Fourth. It is claimed that because in the McKindley case it was stipulated that the amounts due the petitioners in that case became and were a charge and lien upon the furniture and fixtures, and that in this case it is denied there was any such charge or lien thereon, that that difference prevents the McKindley case from being res adjudicaba. An examination of the latter case shows that while the decision of the court, was in part based upon that stipulation, it also held that because Gore was responsible for the creation of' the indebtedness which resulted in the sale of the property in question, and for the expenses of the receiver, and because he procured the appointment of the receiver over the property, he created a charge thereon for the expenses of the receivership, and as the appellants could only claim through Gore, they could not “ relieve the property of that charge by purchasing at a foreclosure sale under an incumbrance created by Gore and for the payment of which he and his representatives are liable.”

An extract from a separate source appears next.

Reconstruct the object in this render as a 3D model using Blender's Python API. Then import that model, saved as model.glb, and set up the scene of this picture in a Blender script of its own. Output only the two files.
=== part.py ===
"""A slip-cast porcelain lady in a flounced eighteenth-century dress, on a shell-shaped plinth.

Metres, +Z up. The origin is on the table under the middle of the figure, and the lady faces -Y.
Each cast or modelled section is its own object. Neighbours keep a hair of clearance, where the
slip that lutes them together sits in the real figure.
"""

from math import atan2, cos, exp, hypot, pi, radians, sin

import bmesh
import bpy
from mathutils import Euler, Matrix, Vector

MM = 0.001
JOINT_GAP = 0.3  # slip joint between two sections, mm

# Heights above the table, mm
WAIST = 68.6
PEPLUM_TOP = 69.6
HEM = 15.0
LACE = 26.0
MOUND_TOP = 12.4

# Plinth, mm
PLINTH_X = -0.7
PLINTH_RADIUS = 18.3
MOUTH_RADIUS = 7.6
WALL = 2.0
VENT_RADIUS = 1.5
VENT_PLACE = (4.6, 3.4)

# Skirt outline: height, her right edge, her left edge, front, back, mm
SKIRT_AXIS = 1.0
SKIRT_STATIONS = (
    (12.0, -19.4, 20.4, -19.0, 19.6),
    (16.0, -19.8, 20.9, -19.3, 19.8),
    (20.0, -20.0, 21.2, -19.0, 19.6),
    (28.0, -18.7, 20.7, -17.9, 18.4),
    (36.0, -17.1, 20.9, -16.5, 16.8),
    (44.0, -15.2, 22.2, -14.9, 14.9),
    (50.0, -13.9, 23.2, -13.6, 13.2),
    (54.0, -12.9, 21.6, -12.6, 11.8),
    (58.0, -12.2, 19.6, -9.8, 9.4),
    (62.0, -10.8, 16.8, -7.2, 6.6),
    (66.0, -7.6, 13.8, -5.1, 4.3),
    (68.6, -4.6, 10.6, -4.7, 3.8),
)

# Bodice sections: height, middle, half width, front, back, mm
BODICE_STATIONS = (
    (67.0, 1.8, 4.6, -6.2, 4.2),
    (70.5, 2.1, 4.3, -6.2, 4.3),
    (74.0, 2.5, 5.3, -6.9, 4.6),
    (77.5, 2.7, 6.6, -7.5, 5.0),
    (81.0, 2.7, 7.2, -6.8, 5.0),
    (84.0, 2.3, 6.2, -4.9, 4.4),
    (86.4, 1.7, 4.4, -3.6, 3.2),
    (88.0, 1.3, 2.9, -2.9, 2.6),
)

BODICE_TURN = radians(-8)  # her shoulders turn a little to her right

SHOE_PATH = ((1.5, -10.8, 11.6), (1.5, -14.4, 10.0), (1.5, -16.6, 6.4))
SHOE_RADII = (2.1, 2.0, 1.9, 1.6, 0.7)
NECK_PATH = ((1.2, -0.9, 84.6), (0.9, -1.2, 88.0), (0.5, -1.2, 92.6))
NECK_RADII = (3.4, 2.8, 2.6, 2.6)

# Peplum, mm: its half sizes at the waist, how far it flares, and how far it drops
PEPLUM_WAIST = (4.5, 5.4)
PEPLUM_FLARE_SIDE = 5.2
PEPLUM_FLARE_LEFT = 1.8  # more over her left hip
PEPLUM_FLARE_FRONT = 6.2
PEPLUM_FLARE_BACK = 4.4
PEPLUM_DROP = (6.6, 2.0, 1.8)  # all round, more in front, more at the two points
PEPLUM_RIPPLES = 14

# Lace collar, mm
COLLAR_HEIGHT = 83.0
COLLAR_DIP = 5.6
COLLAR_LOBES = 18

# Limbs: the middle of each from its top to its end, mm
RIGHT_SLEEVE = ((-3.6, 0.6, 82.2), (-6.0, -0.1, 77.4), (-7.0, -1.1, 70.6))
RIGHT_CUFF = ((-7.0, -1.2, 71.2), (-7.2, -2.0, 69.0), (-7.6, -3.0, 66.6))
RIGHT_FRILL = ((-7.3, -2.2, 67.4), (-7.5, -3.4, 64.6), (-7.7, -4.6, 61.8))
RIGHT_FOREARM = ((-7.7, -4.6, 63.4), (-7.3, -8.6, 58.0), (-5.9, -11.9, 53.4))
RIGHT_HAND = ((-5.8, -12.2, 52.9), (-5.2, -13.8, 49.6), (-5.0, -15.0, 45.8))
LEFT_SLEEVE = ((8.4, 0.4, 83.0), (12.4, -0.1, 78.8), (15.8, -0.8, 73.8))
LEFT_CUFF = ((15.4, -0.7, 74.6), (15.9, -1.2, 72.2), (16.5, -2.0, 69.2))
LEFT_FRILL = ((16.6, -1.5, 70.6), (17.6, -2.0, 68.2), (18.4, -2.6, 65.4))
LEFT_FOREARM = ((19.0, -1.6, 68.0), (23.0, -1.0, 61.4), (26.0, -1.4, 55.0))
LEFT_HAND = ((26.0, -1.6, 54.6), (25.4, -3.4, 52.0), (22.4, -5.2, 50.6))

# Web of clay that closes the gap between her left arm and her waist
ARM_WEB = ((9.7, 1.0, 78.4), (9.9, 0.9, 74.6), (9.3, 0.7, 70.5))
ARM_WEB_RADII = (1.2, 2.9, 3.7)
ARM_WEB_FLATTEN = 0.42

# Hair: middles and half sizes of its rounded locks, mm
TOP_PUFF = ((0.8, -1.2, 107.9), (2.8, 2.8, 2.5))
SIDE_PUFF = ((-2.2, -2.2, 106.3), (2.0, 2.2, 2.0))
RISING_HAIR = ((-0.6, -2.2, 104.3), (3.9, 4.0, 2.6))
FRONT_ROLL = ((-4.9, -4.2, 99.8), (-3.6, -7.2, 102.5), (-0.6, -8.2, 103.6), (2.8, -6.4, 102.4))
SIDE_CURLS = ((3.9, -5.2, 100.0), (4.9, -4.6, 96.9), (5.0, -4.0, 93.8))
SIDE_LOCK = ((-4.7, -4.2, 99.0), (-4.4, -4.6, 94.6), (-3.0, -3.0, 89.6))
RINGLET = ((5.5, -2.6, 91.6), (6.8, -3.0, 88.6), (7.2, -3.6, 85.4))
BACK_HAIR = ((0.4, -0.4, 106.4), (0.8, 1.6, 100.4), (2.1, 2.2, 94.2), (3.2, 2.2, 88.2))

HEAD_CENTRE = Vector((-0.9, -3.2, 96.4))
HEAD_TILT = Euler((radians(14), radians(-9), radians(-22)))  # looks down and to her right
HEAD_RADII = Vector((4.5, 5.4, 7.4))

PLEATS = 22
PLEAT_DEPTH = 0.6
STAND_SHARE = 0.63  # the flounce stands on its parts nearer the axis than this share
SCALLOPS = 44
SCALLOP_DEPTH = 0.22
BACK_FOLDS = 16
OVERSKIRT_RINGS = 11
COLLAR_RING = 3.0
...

After a careful consideration of the evidence in the light of the -several contentions of appellants, and a comparison of the same with the McKindley case, supra, we .are of opinion that, except as below stated, the questions raised on this record are fully adjudicated by the Supreme Court in that case.

It is claimed by appellants that the decree herein is erroneous, because they alone are made liable for the receivership expenses and claim of appellee, whereas, if there is any liability, it is a joint one with Heffron. A sufficient answer to this contention is that it is not covered by any assignment of error and can not be considered in this court.

The decree of the Superior Court is therefore affirmed.